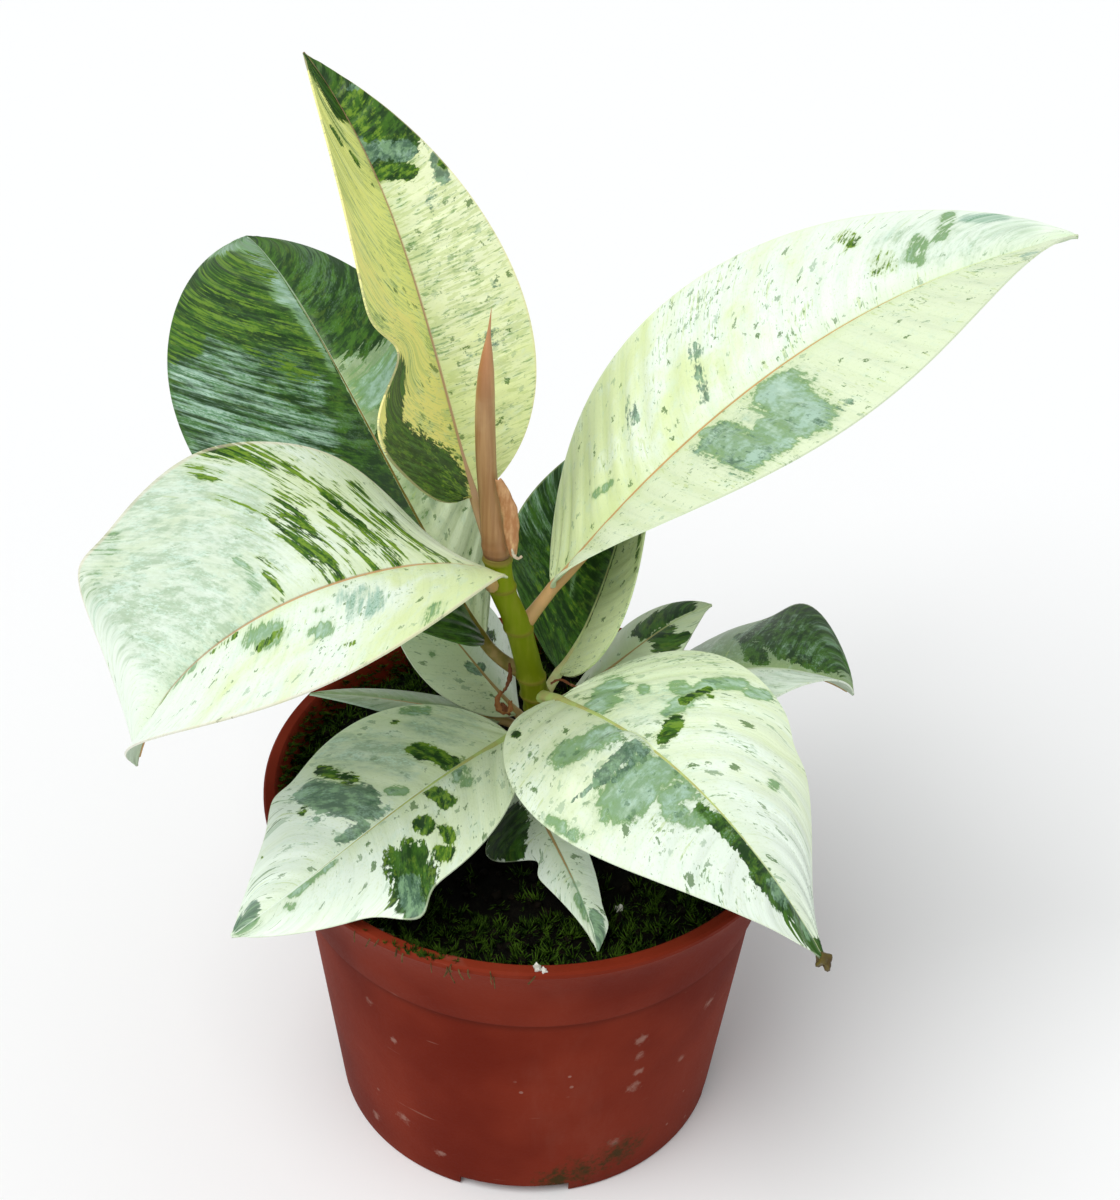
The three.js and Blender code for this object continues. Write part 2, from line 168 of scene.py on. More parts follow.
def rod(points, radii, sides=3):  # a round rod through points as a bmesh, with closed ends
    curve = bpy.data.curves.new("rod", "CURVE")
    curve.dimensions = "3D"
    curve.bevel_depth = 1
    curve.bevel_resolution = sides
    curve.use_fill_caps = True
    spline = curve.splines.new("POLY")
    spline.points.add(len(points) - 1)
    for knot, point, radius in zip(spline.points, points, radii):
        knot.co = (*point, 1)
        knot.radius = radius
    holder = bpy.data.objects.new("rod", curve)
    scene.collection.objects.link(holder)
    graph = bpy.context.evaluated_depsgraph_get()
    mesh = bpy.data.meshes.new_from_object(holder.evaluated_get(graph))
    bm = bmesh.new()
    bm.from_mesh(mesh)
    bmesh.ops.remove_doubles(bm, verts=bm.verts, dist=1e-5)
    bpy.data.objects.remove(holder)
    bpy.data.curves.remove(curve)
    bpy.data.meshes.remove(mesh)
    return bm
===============
EXERCISE OBJECTIVE: Output nothing but the number of lines in the data containing the string "scene".

SOLUTION TO THIS PROBLEM: 2